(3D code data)
※

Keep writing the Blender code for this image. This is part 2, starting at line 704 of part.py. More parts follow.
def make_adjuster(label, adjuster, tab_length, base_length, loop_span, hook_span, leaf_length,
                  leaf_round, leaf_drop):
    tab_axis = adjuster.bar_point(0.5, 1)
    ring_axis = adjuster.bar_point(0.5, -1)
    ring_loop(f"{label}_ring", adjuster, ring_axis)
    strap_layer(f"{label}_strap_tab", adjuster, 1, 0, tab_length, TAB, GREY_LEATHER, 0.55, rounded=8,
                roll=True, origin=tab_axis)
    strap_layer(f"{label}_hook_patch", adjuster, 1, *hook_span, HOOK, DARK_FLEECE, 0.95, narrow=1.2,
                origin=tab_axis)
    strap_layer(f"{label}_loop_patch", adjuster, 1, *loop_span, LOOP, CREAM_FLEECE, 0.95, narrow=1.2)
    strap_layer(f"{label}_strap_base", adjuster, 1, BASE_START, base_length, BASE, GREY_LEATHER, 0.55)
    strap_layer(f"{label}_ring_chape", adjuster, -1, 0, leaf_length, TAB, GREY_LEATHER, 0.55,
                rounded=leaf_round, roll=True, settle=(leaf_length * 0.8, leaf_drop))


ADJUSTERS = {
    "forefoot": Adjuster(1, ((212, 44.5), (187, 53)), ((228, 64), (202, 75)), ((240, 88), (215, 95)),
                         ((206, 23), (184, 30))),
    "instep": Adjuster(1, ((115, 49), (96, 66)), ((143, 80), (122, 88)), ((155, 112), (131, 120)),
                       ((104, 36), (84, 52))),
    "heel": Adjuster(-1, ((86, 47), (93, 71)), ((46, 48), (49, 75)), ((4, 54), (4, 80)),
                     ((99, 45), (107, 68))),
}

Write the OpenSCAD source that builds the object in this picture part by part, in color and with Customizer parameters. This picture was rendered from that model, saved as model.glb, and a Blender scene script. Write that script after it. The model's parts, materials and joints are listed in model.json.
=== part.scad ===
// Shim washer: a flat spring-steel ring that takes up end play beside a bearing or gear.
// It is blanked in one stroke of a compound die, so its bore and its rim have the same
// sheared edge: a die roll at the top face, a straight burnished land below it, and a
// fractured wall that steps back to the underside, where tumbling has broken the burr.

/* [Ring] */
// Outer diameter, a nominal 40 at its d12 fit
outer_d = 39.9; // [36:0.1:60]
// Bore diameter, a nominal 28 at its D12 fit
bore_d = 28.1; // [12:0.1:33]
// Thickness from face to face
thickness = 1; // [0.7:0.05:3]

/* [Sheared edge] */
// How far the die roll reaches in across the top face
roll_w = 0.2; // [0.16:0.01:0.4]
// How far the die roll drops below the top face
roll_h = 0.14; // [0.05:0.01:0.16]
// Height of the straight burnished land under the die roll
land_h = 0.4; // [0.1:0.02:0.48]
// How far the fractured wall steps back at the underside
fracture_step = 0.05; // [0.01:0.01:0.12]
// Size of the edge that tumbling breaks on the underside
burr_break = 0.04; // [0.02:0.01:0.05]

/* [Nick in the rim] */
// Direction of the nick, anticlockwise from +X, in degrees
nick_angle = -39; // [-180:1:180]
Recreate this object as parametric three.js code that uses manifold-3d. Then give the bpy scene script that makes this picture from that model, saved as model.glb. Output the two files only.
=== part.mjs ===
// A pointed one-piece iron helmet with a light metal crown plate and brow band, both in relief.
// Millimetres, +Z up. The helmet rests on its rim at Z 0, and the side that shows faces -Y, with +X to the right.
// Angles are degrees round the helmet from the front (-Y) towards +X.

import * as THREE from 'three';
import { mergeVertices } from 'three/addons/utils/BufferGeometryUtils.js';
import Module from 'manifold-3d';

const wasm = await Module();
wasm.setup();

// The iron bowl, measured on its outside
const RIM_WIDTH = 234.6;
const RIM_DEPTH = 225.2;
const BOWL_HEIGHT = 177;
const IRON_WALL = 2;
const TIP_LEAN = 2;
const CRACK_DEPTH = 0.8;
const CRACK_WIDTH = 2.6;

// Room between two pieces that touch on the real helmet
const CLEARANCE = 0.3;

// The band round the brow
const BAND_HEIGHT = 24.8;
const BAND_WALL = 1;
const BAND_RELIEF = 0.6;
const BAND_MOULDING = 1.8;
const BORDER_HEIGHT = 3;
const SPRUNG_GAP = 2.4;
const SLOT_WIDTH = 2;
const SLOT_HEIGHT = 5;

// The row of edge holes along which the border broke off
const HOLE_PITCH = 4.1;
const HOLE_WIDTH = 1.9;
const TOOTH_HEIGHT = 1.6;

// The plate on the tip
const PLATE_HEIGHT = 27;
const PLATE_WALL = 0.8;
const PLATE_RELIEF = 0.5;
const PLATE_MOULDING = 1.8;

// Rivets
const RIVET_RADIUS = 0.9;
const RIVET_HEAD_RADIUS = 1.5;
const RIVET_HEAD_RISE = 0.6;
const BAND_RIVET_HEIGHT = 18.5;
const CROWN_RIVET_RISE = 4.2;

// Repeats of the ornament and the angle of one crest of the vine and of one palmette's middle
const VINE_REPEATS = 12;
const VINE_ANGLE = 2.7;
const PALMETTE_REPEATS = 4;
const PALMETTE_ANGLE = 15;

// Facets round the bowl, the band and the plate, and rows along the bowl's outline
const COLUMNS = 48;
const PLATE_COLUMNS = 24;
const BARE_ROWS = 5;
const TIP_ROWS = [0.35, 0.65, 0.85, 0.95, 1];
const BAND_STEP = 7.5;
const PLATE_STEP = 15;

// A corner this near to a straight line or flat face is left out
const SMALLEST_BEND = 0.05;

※

Quote each line above in full, word for word.

Keep writing the Blender code for this image. This is part 2, starting at line 704 of part.py. More parts follow.
def make_adjuster(label, adjuster, tab_length, base_length, loop_span, hook_span, leaf_length,
                  leaf_round, leaf_drop):
    tab_axis = adjuster.bar_point(0.5, 1)
    ring_axis = adjuster.bar_point(0.5, -1)
    ring_loop(f"{label}_ring", adjuster, ring_axis)
    strap_layer(f"{label}_strap_tab", adjuster, 1, 0, tab_length, TAB, GREY_LEATHER, 0.55, rounded=8,
                roll=True, origin=tab_axis)
    strap_layer(f"{label}_hook_patch", adjuster, 1, *hook_span, HOOK, DARK_FLEECE, 0.95, narrow=1.2,
                origin=tab_axis)
    strap_layer(f"{label}_loop_patch", adjuster, 1, *loop_span, LOOP, CREAM_FLEECE, 0.95, narrow=1.2)
    strap_layer(f"{label}_strap_base", adjuster, 1, BASE_START, base_length, BASE, GREY_LEATHER, 0.55)
    strap_layer(f"{label}_ring_chape", adjuster, -1, 0, leaf_length, TAB, GREY_LEATHER, 0.55,
                rounded=leaf_round, roll=True, settle=(leaf_length * 0.8, leaf_drop))


ADJUSTERS = {
    "forefoot": Adjuster(1, ((212, 44.5), (187, 53)), ((228, 64), (202, 75)), ((240, 88), (215, 95)),
                         ((206, 23), (184, 30))),
    "instep": Adjuster(1, ((115, 49), (96, 66)), ((143, 80), (122, 88)), ((155, 112), (131, 120)),
                       ((104, 36), (84, 52))),
    "heel": Adjuster(-1, ((86, 47), (93, 71)), ((46, 48), (49, 75)), ((4, 54), (4, 80)),
                     ((99, 45), (107, 68))),
}

Write the OpenSCAD source that builds the object in this picture part by part, in color and with Customizer parameters. This picture was rendered from that model, saved as model.glb, and a Blender scene script. Write that script after it. The model's parts, materials and joints are listed in model.json.
=== part.scad ===
// Shim washer: a flat spring-steel ring that takes up end play beside a bearing or gear.
// It is blanked in one stroke of a compound die, so its bore and its rim have the same
// sheared edge: a die roll at the top face, a straight burnished land below it, and a
// fractured wall that steps back to the underside, where tumbling has broken the burr.

/* [Ring] */
// Outer diameter, a nominal 40 at its d12 fit
outer_d = 39.9; // [36:0.1:60]
// Bore diameter, a nominal 28 at its D12 fit
bore_d = 28.1; // [12:0.1:33]
// Thickness from face to face
thickness = 1; // [0.7:0.05:3]

/* [Sheared edge] */
// How far the die roll reaches in across the top face
roll_w = 0.2; // [0.16:0.01:0.4]
// How far the die roll drops below the top face
roll_h = 0.14; // [0.05:0.01:0.16]
// Height of the straight burnished land under the die roll
land_h = 0.4; // [0.1:0.02:0.48]
// How far the fractured wall steps back at the underside
fracture_step = 0.05; // [0.01:0.01:0.12]
// Size of the edge that tumbling breaks on the underside
burr_break = 0.04; // [0.02:0.01:0.05]

/* [Nick in the rim] */
// Direction of the nick, anticlockwise from +X, in degrees
nick_angle = -39; // [-180:1:180]
Recreate this object as parametric three.js code that uses manifold-3d. Then give the bpy scene script that makes this picture from that model, saved as model.glb. Output the two files only.
=== part.mjs ===
// A pointed one-piece iron helmet with a light metal crown plate and brow band, both in relief.
// Millimetres, +Z up. The helmet rests on its rim at Z 0, and the side that shows faces -Y, with +X to the right.
// Angles are degrees round the helmet from the front (-Y) towards +X.

import * as THREE from 'three';
import { mergeVertices } from 'three/addons/utils/BufferGeometryUtils.js';
import Module from 'manifold-3d';

const wasm = await Module();
wasm.setup();

// The iron bowl, measured on its outside
const RIM_WIDTH = 234.6;
const RIM_DEPTH = 225.2;
const BOWL_HEIGHT = 177;
const IRON_WALL = 2;
const TIP_LEAN = 2;
const CRACK_DEPTH = 0.8;
const CRACK_WIDTH = 2.6;

// Room between two pieces that touch on the real helmet
const CLEARANCE = 0.3;

// The band round the brow
const BAND_HEIGHT = 24.8;
const BAND_WALL = 1;
const BAND_RELIEF = 0.6;
const BAND_MOULDING = 1.8;
const BORDER_HEIGHT = 3;
const SPRUNG_GAP = 2.4;
const SLOT_WIDTH = 2;
const SLOT_HEIGHT = 5;

// The row of edge holes along which the border broke off
const HOLE_PITCH = 4.1;
const HOLE_WIDTH = 1.9;
const TOOTH_HEIGHT = 1.6;

// The plate on the tip
const PLATE_HEIGHT = 27;
const PLATE_WALL = 0.8;
const PLATE_RELIEF = 0.5;
const PLATE_MOULDING = 1.8;

// Rivets
const RIVET_RADIUS = 0.9;
const RIVET_HEAD_RADIUS = 1.5;
const RIVET_HEAD_RISE = 0.6;
const BAND_RIVET_HEIGHT = 18.5;
const CROWN_RIVET_RISE = 4.2;

// Repeats of the ornament and the angle of one crest of the vine and of one palmette's middle
const VINE_REPEATS = 12;
const VINE_ANGLE = 2.7;
const PALMETTE_REPEATS = 4;
const PALMETTE_ANGLE = 15;

// Facets round the bowl, the band and the plate, and rows along the bowl's outline
const COLUMNS = 48;
const PLATE_COLUMNS = 24;
const BARE_ROWS = 5;
const TIP_ROWS = [0.35, 0.65, 0.85, 0.95, 1];
const BAND_STEP = 7.5;
const PLATE_STEP = 15;

// A corner this near to a straight line or flat face is left out
const SMALLEST_BEND = 0.05;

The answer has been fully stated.